"The Operation and Its Reason: Reflections on the Surgical Constitution of As-if Moderns in India" is the title of a University Lecture at Cornell to be given by Lawrence Cohen, professor of anthropology and South and Southeast Asian studies at the University of California-Berkeley.
The free, public lecture will be Friday, May 2, at 3:30 p.m. in 165 McGraw Hall.
Trained in both medicine and anthropology at Harvard University, Cohen has been an innovator in the cultural analysis of Alzheimer's disease in India and, in turn, has influenced scholars working on the cultural understanding of health and disease in South Asia and elsewhere.
His book, No Aging in India: Alzheimer's, the Bad Family, and Other Modern Things, winner of the Victor Turner Prize for best book in Humanistic Anthropology and the First Book Prize from the American Ethnological Society, has been influential in the growing field of medical anthropology.

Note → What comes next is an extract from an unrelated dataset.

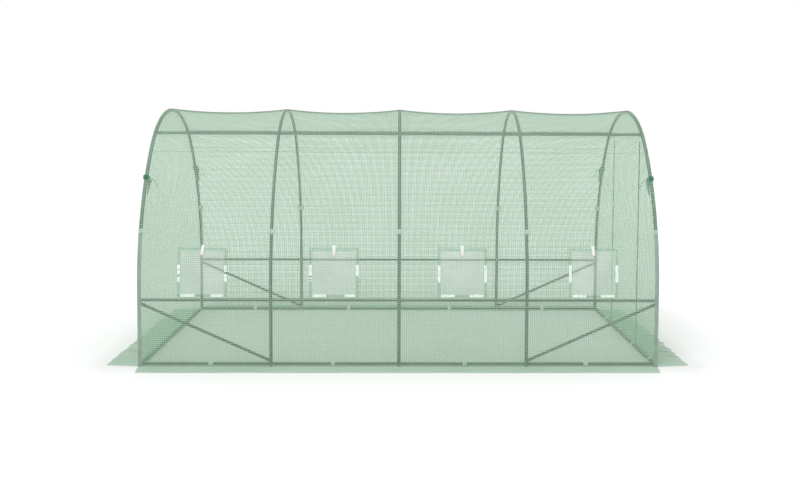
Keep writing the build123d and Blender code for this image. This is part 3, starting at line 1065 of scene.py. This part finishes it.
class TUNNEL_OT_cover(bpy.types.Operator):
    """Make the film over the hoops: two sides, the roof between them, their welds and hems"""

    bl_idname = "tunnel.cover"
    bl_label = "Cover"

    def execute(self, context):
        low, high = OPENING_RUNS
        edges = sorted(HOOPS[1:-1] + [x + s * OPENING for x in WINDOWS for s in (-1, 1)])
        columns = stops(-END, *edges, END, step=0.034)

        def closed(x, run):
            return not (low < run < high and any(abs(x - at) < OPENING for at in WINDOWS))

        over = FULL_RUN - SEAM_RUN
        for name, ends, keep in (
            ("side_south", (FOOT, low, high, LEG_TOP + 0.4, SEAM_RUN), closed),
            ("roof", (SEAM_RUN, TOP_RUN, over), None),
            ("side_north", (over, FULL_RUN - FOOT), None),
        ):
            rows = stops(*ends, step=0.034)
            mesh = sheet_mesh(f"film_{name}", columns, rows, film_at, keep)
            film_piece(mesh, f"cover_{name}")

        weld, hem, top = sizes().weld_width, sizes().leg_hem, run_at(LEG_HEM_TOP)
        strips = [
            (f"seam_weld_{name}", -END, END, run - weld / 2, run + weld / 2, 0.0006, "green_film")
            for run, name in ((SEAM_RUN, "south"), (over, "north"))
        ]
        for wide, lift, look, kind, spans in (
            (weld, 0.0008, "green_film", "edge_weld", {"": (FOOT, FULL_RUN - FOOT)}),
            (hem, 0.0004, "leg_film", "leg_hem",
             {"_south": (FOOT, top), "_north": (FULL_RUN - top, FULL_RUN - FOOT)}),
        ):
            for end, x0, x1 in (("west", -END, wide - END), ("east", END - wide, END)):
                for side, span in spans.items():
                    strips.append((f"{kind}{side}_{end}", x0, x1, *span, lift, look))
        for *strip, look in strips:
            piece_of(film_strip(*strip), [look])
        return {"FINISHED"}


# ---- the ends and the door
DOOR_LOW, DOOR_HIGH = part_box("door_flap")
DOOR_HALF, DOOR_TOP = DOOR_HIGH.y, DOOR_HIGH.z
TEETH_OUT = 0.0026  # the line of a zip's teeth, out from the film
TOOTH_WIDTH = 0.004
# The outlines of a zip's tape and of a tie at the door's top: across it, and out from the film.
ZIP_OUTLINE = (
    (-0.0095, -0.0020), (-0.0095, 0.0020), (-0.0040, 0.0034), (0.0040, 0.0034),
    (0.0095, 0.0020), (0.0095, -0.0020), (0.0040, -0.0034), (-0.0040, -0.0034),
)
TIE_HALF = 0.0045
TIE_OUTLINE = ((-TIE_HALF, 0.0), (TIE_HALF, 0.0), (TIE_HALF, 0.0014), (-TIE_HALF, 0.0014))
TIE_LEAN = 0.006


def end_ripple(y, z, end):
    """How far an end's film stands outside its flat, softly rippled and flat at its edge."""
    half = skin_at(run_at_film(min(z, RIDGE - 0.001)))[0]
    ripple = wave(y * 3.0, z * 1.4, 5.0 + end) + 0.5 * wave(y * 8.0, z * 3.0, 1.0)
    return 0.003 * (0.5 + 0.5 * ripple) * clamp((half - abs(y)) / 0.15) * min(1.0, z / 0.2)


class TUNNEL_OT_ends(bpy.types.Operator):
    """Make the film that fills the two ends, with the doorway left open in the east one"""

    bl_idname = "tunnel.ends"
    bl_label = "End panels"

    def execute(self, context):
        runs = stops(run_at_film(FOOT), run_at_film(DOOR_TOP), TOP_RUN, step=0.05)
        half_at = {height: half for half, height in map(skin_at, runs)}
        at_door = skin_at(run_at_film(DOOR_TOP))[0]
        columns = stops(-1.0, -0.5, 0.5, 1.0, step=0.05)

        def across(c, height):
            """The inner half of the columns fills the door's width, which narrows above it."""
            half = max(0.0, half_at[height])
            inner = DOOR_HALF if height <= DOOR_TOP + 1e-6 else DOOR_HALF * half / at_door
            if abs(c) <= 0.5:
                return c * 2 * inner
            return math.copysign(inner + (half - inner) * (abs(c) * 2 - 1), c)

        for end, name in ENDS:

            def place(c, height):
                y = across(c, height)
                return Vector((end * (END + end_ripple(y, height, end)), y, height))

            def keep(c, height):
                return end < 0 or abs(c) > 0.5 or height > DOOR_TOP

            mesh = sheet_mesh(f"film_end_{name}", columns, list(half_at), place, keep,
                              flat=lambda c, h: (across(c, h), h))
            film_piece(mesh, f"end_panel_{name}")
        return {"FINISHED"}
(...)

"He also is a leading scholar of bio-politics and bio-ethics," said Andrew Willford, Cornell assistant professor of anthropology. "His research on organ transplantations in South India has produced much discussion about the ethics of the organ industry. In addition to his specific research projects, he employs subtle psychological and psychiatric training in the reading of voice, text and public discourses. In sum, he brings culturally distinctive humanistic and scientific discourses into productive dialogue, yielding works of uncommon creativity, sensitivity and theoretical rigor."
Cornell assistant professor of anthropology Hiro Miyazaki said that aside from Cohen's obvious appeal to South Asianists and cultural anthropologists, "his work is of great interest to science and technology studies, rural sociology, law and to those interested in the interface of bio-ethics, cultural forms, gender and subjectivity."